It's come a long way over the past couple of decades, but Fort Lauderdale Beach is still most widely known for its absurd spring-break antics from its heyday. Perms, short shorts, copious amounts of cheap booze: The beach was once a veritable frat house on steroids.
In the late '80s, that all started to change as the powers that be sought to discourage the rowdy riffraff and encourage better-behaved (and more lucrative) tourists. The strip is now interspersed with high-end resorts and eateries.
Even so, a fragment of the "glory days" still hangs on in the historic intersection of Las Olas Boulevard and A1A, with the ever-present Elbo Room and other bars clinging to cheap drinks and catering to tourists and local beach bums looking to get rowdy.
Tsukuro owner A.J. Yaari, who is the proprietor of many of the strip's bars and restaurants -- Spazio, Sangrias, Rock Bar, St.
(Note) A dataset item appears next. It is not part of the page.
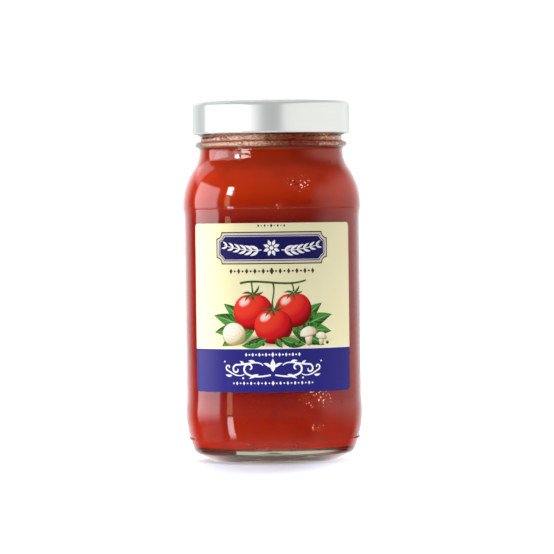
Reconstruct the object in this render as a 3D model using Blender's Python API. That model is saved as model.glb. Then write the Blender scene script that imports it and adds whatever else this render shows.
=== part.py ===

Barts Coffee Co., and the infamous watering hole Dirty Blondes -- has experienced the transitions firsthand; he started working on the beach making six bucks an hour at the tail end of the spring-break days.
"When the college students stopped coming, the business owners looked at it like a failure," says Yaari. "I saw an opportunity to start a business."
After befriending the owner of one of the many T-shirt shops in the area, Yaari got his chance to become an entrepreneur. He bought the shop, which put him on the path to owning a large swath of Fort Lauderdale Beach.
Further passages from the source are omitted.